About a year ago, I happened upon this statement about the Monitor in the Harvard Business Review – under the charming heading of “do things that don’t interest you”:

“Many things that end up” being meaningful, writes social scientist Joseph Grenny, “have come from conference workshops, articles, or online videos that began as a chore and ended with an insight. My work in Kenya, for example, was heavily influenced by a Christian Science Monitor article I had forced myself to read 10 years earlier. Sometimes, we call things ‘boring’ simply because they lie outside the box we are currently in.”

If you were to come up with a punchline to a joke about the Monitor, that would probably be it. We’re seen as being global, fair, insightful, and perhaps a bit too earnest. We’re the bran muffin of journalism.

But you know what? We change lives. And I’m going to argue that we change lives precisely because we force open that too-small box that most human beings think they live in.

The Monitor is a peculiar little publication that’s hard for the world to figure out.
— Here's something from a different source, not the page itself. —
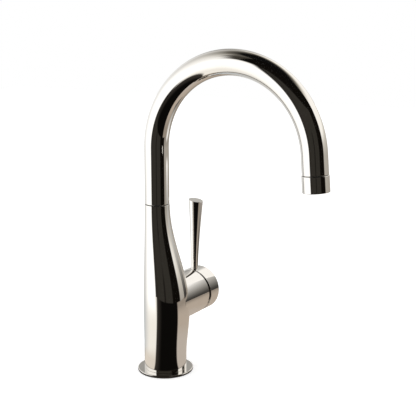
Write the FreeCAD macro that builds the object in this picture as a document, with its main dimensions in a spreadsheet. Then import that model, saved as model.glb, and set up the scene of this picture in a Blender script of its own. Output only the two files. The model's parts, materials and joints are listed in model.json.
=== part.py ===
import FreeCAD, Part
import os
import re

# Kitchen faucet with a swivelling gooseneck, a compact pull-down nozzle and a side lever.
# Frame: origin at the centre of the base on the deck, +Z up, the spout points to -Y and the
# valve barrel to +X. All sizes are millimetres and degrees.

SIZES = {
    # gooseneck
    "tube_radius": 14.0,
    "tube_wall": 1.2,
    "spout_rise": 64.4,
    "bend_radius": 97.9,
    "bend_turn": 175.4,
    "spout_end_length": 21.0,
    # body casting
    "seam_height": 198.3,
    "seam_gap": 0.8,
    "base_radius": 24.6,
    "belly_radius": 26.7,
    "neck_lip": 0.4,
    "base_straight_height": 16.0,
    "belly_height": 74.0,
    "hollow_share": 0.6,
    "neck_overlap": 5.0,
    "rear_lean": 0.8,
    "body_wall": 2.6,
    "neck_wall": 2.1,
    # swivel
    "bush_wall": 1.2,
    "bush_inset": 2.0,
    "upper_bush_length": 10.0,
    "lower_bush_length": 9.0,
    "foot_wall": 2.3,
    "foot_socket": 14.0,
    "snap_depth": 23.2,
    "snap_width": 1.4,
    "snap_bite": 0.5,
    "snap_seat": 0.75,
    "seal_depth": 17.2,
    "seal_section": 0.75,
    "washer_inset": 0.7,
    # valve barrel
    "barrel_radius": 26.4,
    "barrel_setback": 12.0,
    "barrel_height": 82.3,
    "sleeve_end": 51.5,
    "sleeve_wall": 3.6,
    "sleeve_edge": 0.6,
    "pivot_reach": 47.0,
    "ledge_reach": 12.2,
    # handle
    "cap_end": 74.0,
    "cap_front": 8.0,
    "cap_edge": 0.7,
    "rim_gap_top": 1.2,
    "rim_gap_bottom": 8.0,
    "lever_reach": 60.0,
    "lever_foot_radius": 4.1,
    "lever_top_radius": 8.5,
    "lever_length": 85.0,
    "lever_lean": 2.2,
    "lever_slope": 10.0,
    "lever_sunk": 0.6,
    "stud_radius": 3.0,
    "boss_radius": 12.0,
    "boss_offset": 14.0,
    "spindle_width": 8.0,
    "spindle_depth": 2.5,
    "slot_below": 1.6,
    "slot_above": 4.2,
    "knob_radius": 1.8,
    "knob_step": 0.7,
    "knob_neck": 4.0,
    "pin_radius": 2.0,
    "screw_radius": 2.5,
    "screw_offset": 0.5,
    "screw_length": 10.85,
    "plug_radius": 3.2,
    "plug_length": 2.1,
    # deck fixing
    "flange_radius": 32.4,
    "flange_thickness": 3.0,
    "flange_edge": 0.8,
    "gasket_thickness": 1.5,
    "gasket_inset": 2.0,
    "gasket_width": 4.0,
    "shank_radius": 17.0,
    "shank_bore": 15.0,
    "shank_length": 55.0,
    "lead_in_length": 8.0,
    "lead_in_step": 0.5,
    "collar_height": 8.0,
    "clamp_gap": 30.0,
    "clamp_radius": 27.0,
    "rubber_thickness": 3.0,
    "steel_thickness": 2.0,
    "nut_height": 9.0,
    "nut_inset": 1.0,
    # hose
    "hose_radius": 5.0,
    "hose_bore": 3.2,
    "hose_tail": 60.0,
    "ferrule_wall": 1.2,
    "ferrule_length": 6.0,
    "hose_nut_wall": 2.2,
    "hose_nut_length": 14.0,
    "hose_thread_step": 0.5,
    "hose_thread_length": 12.0,
    # nozzle
    "ring_lip": 0.5,
    "ring_height": 17.6,
    "ring_wall": 1.9,
    "ring_web": 2.8,
    "parting_gap": 0.6,
    "dock_wall": 1.2,
    "dock_start": 3.0,
    "stem_start": 4.0,
    "stem_step": 2.0,
    "stem_thread": 4.0,
    "connector_wall": 2.0,
    "connector_end": 13.0,
    "valve_start": 13.5,
    "valve_seat": 2.5,
    "valve_cage": 5.0,
    "cage_bore": 5.6,
    "poppet_radius": 4.4,
    "poppet_thickness": 2.0,
    "aerator_start": 4.1,
    "aerator_bore": 8.0,
    "aerator_washer_height": 1.5,
    "aerator_recess": 0.8,
    "aerator_wall": 1.65,
    # cartridge and waterway
    "seat_setback": 27.0,
    "disc_setback": 19.9,
    "knob_setback": 15.0,
    "shoulder_setback": 9.0,
    "collar_length": 6.0,
    "rotor_overhang": 3.0,
    "cartridge_radius": 17.5,
    "cartridge_wall": 1.9,
    "cartridge_roof": 1.5,
    "collar_radius": 13.0,
    "rotor_radius": 12.0,
    "rotor_flange": 15.0,
    "rotor_head": 11.0,
    "disc_radius": 11.0,
    "disc_thickness": 2.95,
    "channel_radius": 7.2,
    "channel_depth": 1.1,
    "carrier_thickness": 3.2,
    "base_thickness": 3.4,
    "seal_height": 0.6,
    "seal_wall": 1.0,
    "nut_depth": 5.0,
    "nut_bore": 13.2,
    "limit_radius": 16.0,
    "limit_thickness": 2.0,
    "dome_wall": 2.0,
    "dome_reach": 11.0,
    "passage_radius": 2.2,
    "port_radius": 3.5,
    "port_depth": 10.0,
    "block_west": 13.0,
    "block_east": 0.5,
    "block_south": 14.0,
    "block_north": 1.0,
    "block_drop": 18.3,
    "block_rise": 9.7,
    # fits
    "slip": 0.02,
    "running_fit": 0.05,
    "thread_fit": 0.05,
    "play": 0.1,
    "clearance": 0.3,
    "dish_room": 0.5,
    "overrun": 1.0,
}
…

We’re run by a church, but we’re not only for church members and we’re not about converting people. We’re known as being fair even as the world becomes as polarized as at any time since the newspaper’s founding in 1908.

We have a mission beyond circulation, we want to bridge divides. We’re about kicking down the door of thought everywhere and saying, “You are bigger and more capable than you realize. And we can prove it.”